Big Daddy's got his eye on something

I turned back to the moon, which had cleared the clouds...

...then back to the sunset side.

Some other folks had joined us to watch the moon rise, and as I started to make my way back to the van, one of them mentioned that a bighorn sheep was standing feet away. I looked and saw this:

Oh! My! There he is! Hide the dogs!

I missed the drama, but apparently Lisa and Lori had gone back to the van with the dogs. Lori was holding them by the side doors. Lisa could see moonlight over a dip in the rocks and wanted to take a look, so started to climb up. Lori happened to notice, just above Lisa's head on the other side, a large pair of horns, and told Lisa she might not want to go there. Lisa looked up and was nearly face to face with this ram, about four feet apart. She jumped back and grabbed the dogs, throwing them in the van like sacks of potatoes, then climbing in herself. It was clear the sheep where not happy about the presence of these funny looking coyotes.

You can't wish for better looks at a ram than this.

I scooted around the back of the van and used it as a blind as well as a place to help hold myself still, as the light was quite low and I had not had time to set up my tripod. The ram stood stock still, waiting perhaps to see what came out of the van.

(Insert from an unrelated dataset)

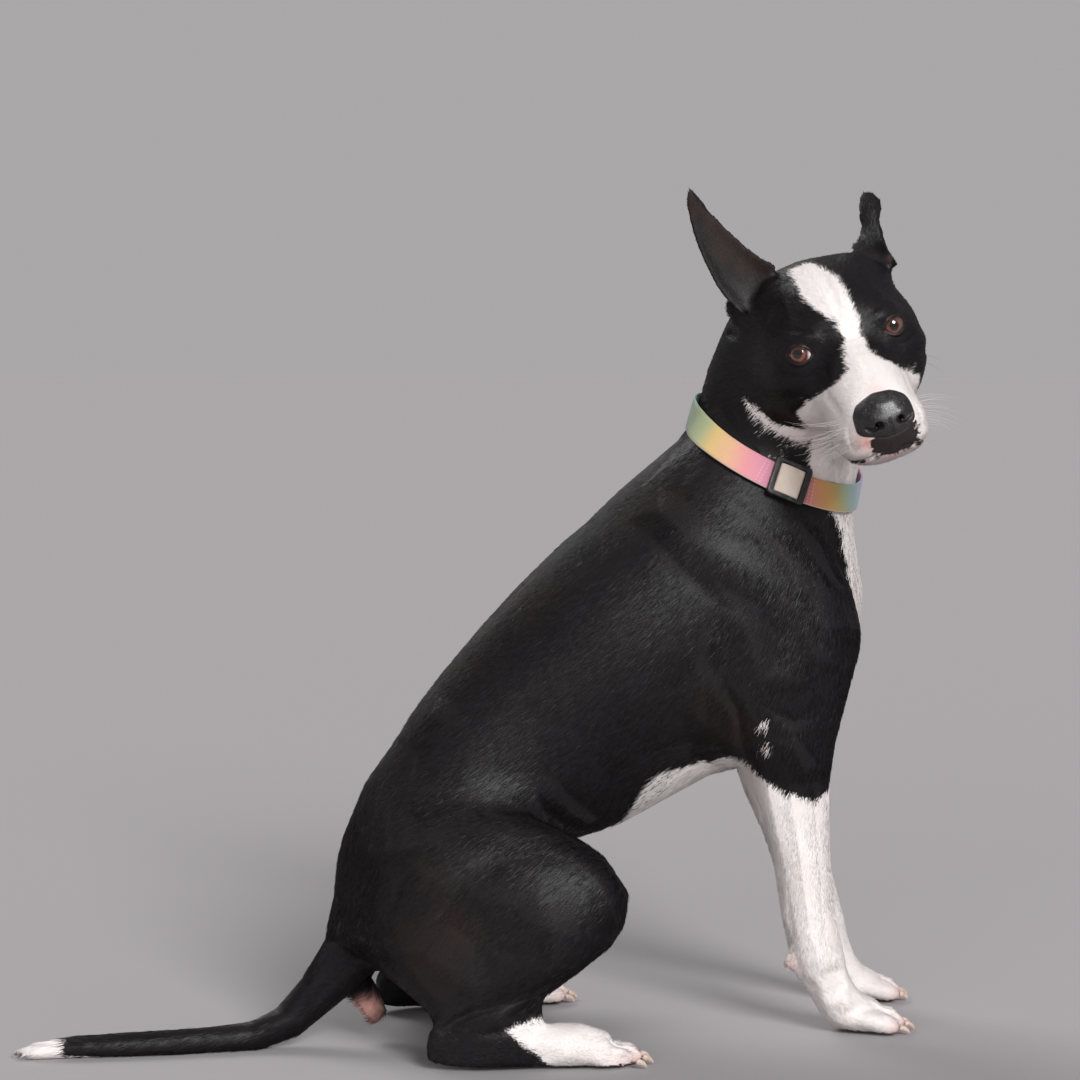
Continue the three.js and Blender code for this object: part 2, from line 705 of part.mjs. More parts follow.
function addForeleg(sideName) {
  const { side, stations, paw } = forelegs[sideName];
  const letter = sideName[0].toUpperCase();
  const span = (low, high) => (side > 0 ? [low, high] : [-high, -low]);
  const [y0, y1] = span(4, 190);
  const upper = fieldSolid(body, [0, y0, 176], [378, y1, 508], 29)
    .intersect(sideBlock(outlines.shoulder, side, inner.shoulder, gap));
  addPiece(dog, `shoulder_${letter}`, keepBeyond(upper, flipped(cuts.neckBase)), finishes.black);
  const [x, y, z] = stations[4];
  const pad = rodSolid([[x - 12, y, z - 4, 9, 8], [x - 22, y, z - 9, 9, 8], [x - 28, y, z - 14, 6, 5]], 6);
  const forearm = rodSolid(stations, 10).add(pad)
    .intersect(sideBlock(outlines.foreleg, side, inner.foreleg, gap));
  addPiece(dog, `forearm_${letter}`, keepBeyond(forearm, flipped(cuts.wrist)), finishes.white);
  const [y2, y3] = span(0, 130);
  const foot = keepBeyond(fieldSolid(body, [172, y2, -22], [384, y3, 118], 21), cuts.wrist);
  const shaped = shapePaw(foot, "fore", [paw.at[0], paw.at[1], paw.turn], letter);
  addPiece(dog, `forepaw_${letter}`, shaped, finishes.white);
}

function addHindleg(sideName) {
  const side = sides[sideName];
  const letter = sideName[0].toUpperCase();
  const [y0, y1] = side > 0 ? [20, 200] : [-200, -20];
  const leg = sideBlock(outlines.hindleg, side, inner.hindleg, gap);
  const upper = fieldSolid(body, [-268, y0, 0], [110, y1, 280], 28).intersect(leg);
  addPiece(dog, `thigh_${letter}`, keepBeyond(upper, flipped(cuts.knee)), finishes.black);
  const lower = fieldSolid(body, [-204, y0, -24], [104, y1, 204], 20).intersect(leg);
  const belowKnee = keepBeyond(lower, cuts.knee);
  addPiece(dog, `shank_${letter}`, keepBeyond(belowKnee, flipped(cuts.hock)), finishes.black);
  const flesh = keepBeyond(belowKnee, cuts.hock);
  const shaped = shapePaw(flesh, "hind", [10, side * 123, side * 6], letter);
  addPiece(dog, `hindfoot_${letter}`, shaped, finishes.white);
}

// ---- Head pieces ----

function addHead() {
  const q = new THREE.Vector3();
  const local = (p) => body(q.copy(p).applyMatrix4(headFrame));
  const holes = Object.entries(sides).map(([sideName, side]) => {
    const ball = (radius) =>
      geometrySolid(new THREE.SphereGeometry(radius, 10, 7)).translate(eyePlace(side));
    addPiece(head, `eye_${sideName[0].toUpperCase()}`, ball(eyeRadius), finishes.eye);
    return ball(eyeRadius + gap);
  });
  const withoutEyes = (solid) => holes.reduce((rest, hole) => rest.subtract(hole), solid);
  const back = fieldSolid(local, [-184, -116, -138], [18, 116, 108], 20);
  const skull = keepBeyond(keepBeyond(back, cuts.poll), flipped(cuts.face));
  const middle = fieldSolid(local, [-84, -112, -132], [64, 112, 92], 17.5);
  const face = keepBeyond(keepBeyond(middle, cuts.face), flipped(cuts.muzzle));
  const front = keepBeyond(
    withoutEyes(fieldSolid(local, [-24, -72, -128], [128, 72, 48], 15)), cuts.muzzle);
  const nose = front.intersect(middleBlock(outlines.nose, 25, gap));
  const jaw = front.intersect(middleBlock(outlines.jaw, 20, gap));
  const muzzle = front
    .subtract(middleBlock(outlines.nose, 25))
    .subtract(middleBlock(outlines.jaw, 20));
  let rooted = skull;
  for (const [sideName, { root, stations }] of Object.entries(ears)) {
    const leaf = keepBeyond(loft(stations.map(earRing)), root);
    addPiece(head, `ear_${sideName[0].toUpperCase()}`, leaf, finishes.black);
    rooted = keepBeyond(rooted, flipped(root));
  }
  addPiece(head, "skull", rooted, finishes.black);
  addPiece(head, "face", withoutEyes(keepBeyond(face, cuts.poll)), finishes.black);
  addPiece(head, "muzzle", muzzle, finishes.white);
  addPiece(head, "jaw", jaw, finishes.white);
  addPiece(head, "nose", nose, finishes.nose);
}

// The right ear stands up and opens forward; the left one is drawn back and turned. Stations run
// from root to tip: middle of the leaf's back, half width, depth of the cup, thickness, the way
// the width runs and the way the cup opens.
const ears = {
  right: {
    root: plane([-78, -50, 42], [-0.1, -0.6, 0.79]),
    stations: [
      [[-72, -42, 26], 24, 12, 9, [0.2, -0.9, -0.4], [0.94, 0.1, 0.2]],
      [[-77, -53, 44], 27, 13, 8, [0.2, -0.92, -0.35], [0.94, 0.1, 0.2]],
      [[-83, -65, 66], 22.5, 11, 6, [0.25, -0.94, -0.24], [0.94, 0.2, 0]],
      [[-88, -74, 89], 17, 7.5, 5, [0.3, -0.95, -0.16], [0.94, 0.28, 0]],
      [[-92, -79, 111], 11.5, 4, 4.5, [0.3, -0.95, -0.1], [0.94, 0.3, 0]],
      [[-94, -81, 131], 6.5, 1.5, 4, [0.3, -0.95, -0.1], [0.94, 0.3, 0]],
      [[-94, -81, 140], 2.5, 0.3, 2.5, [0.3, -0.95, -0.1], [0.94, 0.3, 0]],
    ],
  },
  left: {
    root: plane([-78, 50, 36], [-0.25, 0.55, 0.79]),
    stations: [
      [[-70, 42, 20], 23, 12, 9, [0.3, 0.9, -0.3], [0.8, -0.2, 0.5]],
      [[-78, 52, 34], 26, 12, 8, [0.4, 0.88, -0.3], [0.75, -0.3, 0.5]],
      [[-92, 59, 46], 18, 9, 7, [0.66, 0.7, 0], [0.5, -0.8, 0.3]],
      [[-108, 65, 57], 11, 4, 6.5, [0.7, 0.66, 0], [0.5, -0.8, 0.4]],
      [[-122, 70, 66], 10.5, 2.5, 6, [0.5, 0.85, -0.1], [0.6, -0.6, 0.6]],
      [[-134, 73, 73], 9.5, 1.5, 5.5, [0.4, 0.9, -0.2], [0.7, -0.5, 0.6]],
      [[-143, 75, 78], 4, 0.4, 3.5, [0.4, 0.9, -0.2], [0.7, -0.5, 0.6]],
    ],
  },
};

function earRing([at, half, cup, thick, across, open]) {
  const wide = point(...across).normalize();
  const out = point(...open).normalize();
  const arc = (lift) => [-1, -0.5, 0.5, 1].map((s) => point(...at)
    .addScaledVector(wide, s * half)
    .addScaledVector(out, cup * s * s + lift * (1 - 0.55 * Math.abs(s))));
  return [...arc(-thick / 2), ...arc(thick / 2).reverse()];
}

// ---- Collar ----

const collar = {
  middle: point(206, -4, 507),
  axis: point(0.3415, -0.3452, 0.8744).normalize(),
  toSlide: point(-13, -66, -21), // from the middle to the slide, on the right of the neck
  clearance: 2.4,
  sections: 30,
};

// Rays from the middle of the collar, and how far the neck reaches along each.
const collarX = collar.toSlide.addScaledVector(collar.axis, -collar.toSlide.dot(collar.axis)).normalize();
const collarY = collar.axis.clone().cross(collarX);
const collarRay = (angle) => collarX.clone().multiplyScalar(Math.cos(angle))
  .addScaledVector(collarY, Math.sin(angle));

function neckReach(angle, height) {
  const ray = collarRay(angle);
  const from = collar.middle.clone().addScaledVector(collar.axis, height);
  const at = (r) => body(from.clone().addScaledVector(ray, r));
  let r = 30;
  while (at(r) < 0) r += 2;
  return r - 2 + (2 * at(r - 2)) / (at(r - 2) - at(r));
}

// The inside of the strap at an angle: how far its lower and upper edges lie from the middle.
function strapEdges(angle) {
  const [low, middle, high] = [-0.5, 0, 0.5].map((share) => neckReach(angle, share * strapWidth));
  const bulge = Math.max(0, middle - (low + high) / 2);
  return [low, high].map((r) => r + bulge + collar.clearance);
}

function strapPoint(angle, edge, lift) {
  const r = strapEdges(angle)[edge] + lift;
  const height = (edge - 0.5) * strapWidth;
  return collar.middle.clone().addScaledVector(collar.axis, height)
    .addScaledVector(collarRay(angle), r);
}

// A frame on the outside of the strap: +X along it, +Y across it to the head, +Z outwards.
function onStrap(angle) {
  const at = (a) => strapPoint(a, 0, strapThickness).lerp(strapPoint(a, 1, strapThickness), 0.5);
  const x = at(angle + 0.12).sub(at(angle - 0.12)).normalize();
  const across = strapPoint(angle, 1, 0).sub(strapPoint(angle, 0, 0)).normalize();
  const z = x.clone().cross(across).normalize();
  return new THREE.Matrix4().makeBasis(x, z.clone().cross(x), z).setPosition(at(angle));
}

// A plate with rounded corners, lying from z = low to z = high.
function plate(width, height, corner, low, high) {
  const [w, h] = [width / 2 - corner, height / 2 - corner];
  const shape = new THREE.Shape();
  shape.absarc(w, h, corner, 0, Math.PI / 2);
  shape.absarc(-w, h, corner, Math.PI / 2, Math.PI);
  shape.absarc(-w, -h, corner, Math.PI, 1.5 * Math.PI);
  shape.absarc(w, -h, corner, 1.5 * Math.PI, 2 * Math.PI);
  const settings = { depth: high - low, bevelEnabled: false, curveSegments: 1 };
  return geometrySolid(new THREE.ExtrudeGeometry(shape, settings).translate(0, 0, low));
}

function addCollar() {
  const rings = Array.from({ length: collar.sections }, (_, i) => {
    const angle = (2 * Math.PI * i) / collar.sections;
    return [[0, 0], [0, strapThickness], [1, strapThickness], [1, 0]]
      .map(([edge, lift]) => strapPoint(angle, edge, lift));
  });
  const triangles = rings.flatMap((_, r) => [0, 1, 2, 3].flatMap((k) => {
    const next = ((r + 1) % rings.length) * 4;
    const [a, b, c, d] = [r * 4 + k, r * 4 + ((k + 1) % 4), next + ((k + 1) % 4), next + k];
    return [a, c, b, a, d, c];
  }));
  const strap = solidFrom(rings.flat(), triangles);
  const upright = strap.volume() > 0 ? strap : solidFrom(rings.flat(), triangles.reverse());
  addPiece(dog, "collar_strap", upright, finishes.webbing);

  const place = (solid, angle) => solid.transform(onStrap(angle).elements);
  const window = plate(24, 26.4, 1, -1, 9);
  const slide = plate(34, 33, 3, gap, 4.4).subtract(window);
  addPiece(dog, "collar_slide", place(slide, 0), finishes.plastic);
  addPiece(dog, "collar_tongue", place(plate(22.6, 25, 0.6, gap, 2.4), 0), finishes.webbing);
  const buckle = plate(44, 30, 7, gap + 2, 9).subtract(plate(16, 14, 4, 6.5, 12));
  addPiece(dog, "collar_buckle", place(buckle, Math.PI), finishes.plastic);
  const ring = geometrySolid(new THREE.TorusGeometry(11, 1.6, 5, 12))
    .translate([0, -strapWidth / 2 - 4, 2.6]);
  addPiece(dog, "collar_ring", place(ring, Math.PI - 0.62), finishes.steel);
}

addTrunk();
addNeck();
addTail();
for (const sideName of Object.keys(sides)) {
  addForeleg(sideName);
  addHindleg(sideName);
}
addHead();
addCollar();

// The origin is the middle of the base of the whole dog.
const extent = new THREE.Box3().setFromObject(dog, true);
const middle = extent.getCenter(new THREE.Vector3());
dog.position.set(-middle.x, -middle.y, -extent.min.z);

export default dog;
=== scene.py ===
# A seated short-coated dog at life size. Lengths are in millimetres until a mesh is written.
import math

import bmesh
import bpy
import numpy as np
from mathutils import Matrix, Vector
from mathutils.bvhtree import BVHTree


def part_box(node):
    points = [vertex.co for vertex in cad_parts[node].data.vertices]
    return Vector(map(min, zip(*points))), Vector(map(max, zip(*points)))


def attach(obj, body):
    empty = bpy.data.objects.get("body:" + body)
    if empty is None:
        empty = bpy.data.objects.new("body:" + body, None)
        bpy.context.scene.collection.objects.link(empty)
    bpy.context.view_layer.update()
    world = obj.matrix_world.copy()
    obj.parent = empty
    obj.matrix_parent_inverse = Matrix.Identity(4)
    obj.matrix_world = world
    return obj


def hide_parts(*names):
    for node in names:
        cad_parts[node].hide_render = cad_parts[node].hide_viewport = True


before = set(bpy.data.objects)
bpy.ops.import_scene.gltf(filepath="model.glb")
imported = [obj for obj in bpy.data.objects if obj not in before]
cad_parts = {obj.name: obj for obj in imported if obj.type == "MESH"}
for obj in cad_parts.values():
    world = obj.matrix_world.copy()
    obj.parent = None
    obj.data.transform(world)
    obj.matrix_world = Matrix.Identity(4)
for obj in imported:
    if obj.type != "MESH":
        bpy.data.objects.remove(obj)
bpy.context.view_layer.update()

mm = 0.001


# numbers and fields

def ease(x, low, high):
    t = np.clip((np.asarray(x, float) - low) / (high - low), 0, 1)
    return t * t * (3 - 2 * t)


def unit(v):
    v = np.asarray(v, float)
    return v / np.maximum(np.linalg.norm(v, axis=-1, keepdims=True), 1e-9)


def boxOf(*nodes):
    lows, highs = zip(*[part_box(name) for name in nodes])
    return np.min(lows, 0) / mm, np.max(highs, 0) / mm


def middleOf(node):
    low, high = boxOf(node)
    return (low + high) / 2


def outsideBox(points, low, high):
    return np.linalg.norm(np.maximum(0, np.maximum(low - points, points - high)), axis=1)


def nearNode(points, fade, *nodes):
    # 1 inside the nodes' box, fading to 0 outside it
    return 1 - ease(outsideBox(points, *boxOf(*nodes)), 0, fade)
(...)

I was giddy. To be so close, to have him pose so majestically up on that rise! To be on the second day of our trip and get such great material, to be able to spend time watching and studying this fellow.... Wow. Usually, when you see these guys, their heads are down, or their backside is towards you, or they're laying down, so to see him in this way was magical.

He moved a little ways along the edge, so sure footed, so at home. Light was fading so I made a few more images then we headed back to camp. It was a great start to what would be a great trip.